- How does “Set alert past period to receive notification email with anomalies from past several time periods” work?
- I have setup anomaly detection to run on my SPICE dataset having enough data points on an HOURLY basis. Now the data which I get in dashboard is visists of my application every hour. So how does the schedule work , lets say every hour I can datapoints, it might be possible due to some lag in refresh 2-3 new data points come up so will the anomaly detection run for these 2-3 new data points and check if they breach threshold and then Alert me?
- In the above scenario if I setup Set Past Alerts as lets say so with every run will it check and give anomalies report in previous 9 runs as well because here I sometimes see that all values are not reported and the forecasted values also change
- Also if lets say the data which I am getting is aggregated on minute level in QUicksight and I setup anomlay runs at HOURLY (which is the minimum granularity available) then after every hour there are lot of new data points so it was giving very vague results, so does the algorithnm work for this case?
- With every run does Quicksight does the training every time and has stored the older datapoints and finds anomlaies for all new datapoints?
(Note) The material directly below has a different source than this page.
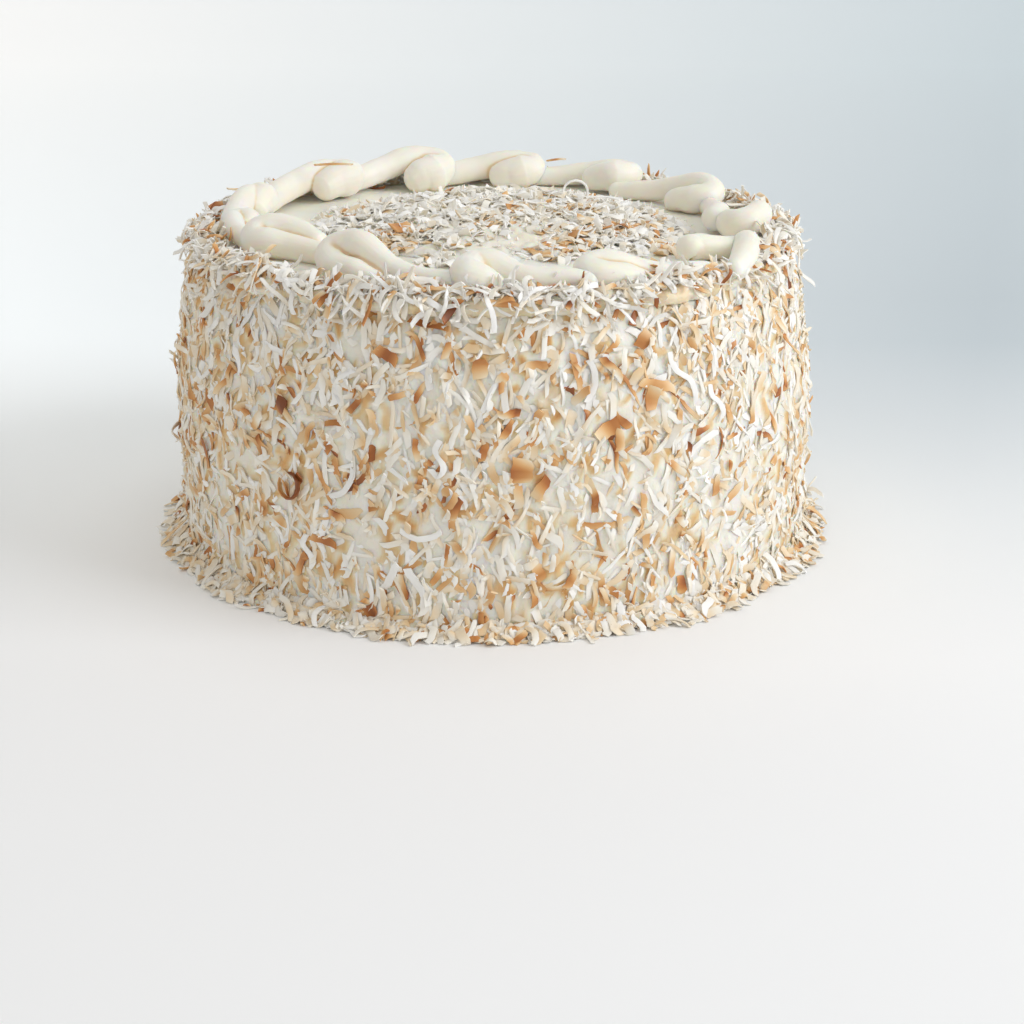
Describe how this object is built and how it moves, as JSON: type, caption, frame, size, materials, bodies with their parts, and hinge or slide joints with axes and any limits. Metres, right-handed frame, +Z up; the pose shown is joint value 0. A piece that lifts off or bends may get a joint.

Is there a limit on how many new datapoints can it evaluate in one run or does it skip some as well?
Hi @Saksham,
In regards to your first point, to my understanding when you select that option, you setup your anomaly detection to not only capture anomalies from within your set time period but to also capture anomalies from the number of past periods you set in this section.
So if you setup the past period alert, yes you should receive those 2-3 new data points.
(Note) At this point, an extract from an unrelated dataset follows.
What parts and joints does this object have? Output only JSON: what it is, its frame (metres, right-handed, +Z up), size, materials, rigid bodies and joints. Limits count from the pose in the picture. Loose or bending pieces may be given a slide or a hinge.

Yes, it should continuously capture those previous 9 runs; AWS does not disclose how their formula for anomaly detection works though so I’m unable to provide additional information on how the forecasted values may change.
As mentioned, setting up as hourly is the smallest level of granularity currently available; if you’re getting too vague of results than it may not be ideal for your scenario.
I believe that Quick Sight uses a more continuous method of training; each run incorporates the data up to a given point and adapts instead of forgetting older points.
While I could not find any documentation that covers limits on new datapoints, I believe it’s around 1 million.
Let us know if you have any additional questions; I’ve included an informational video that explores Anomaly Detection a bit further below for your review as well.
I have gone thorugh all of this
I wanted to understand how does the algorithm decide what are the new points on which it needs to run anomaly detection and report them every hour, what is the logic they use behind the scene?
Hi @Saksham,
Here is the only additional AWS documentation that explores anomaly detection a bit further:
Ultimately though, AWS does not provide full in depth documentation on everything happening under the hood.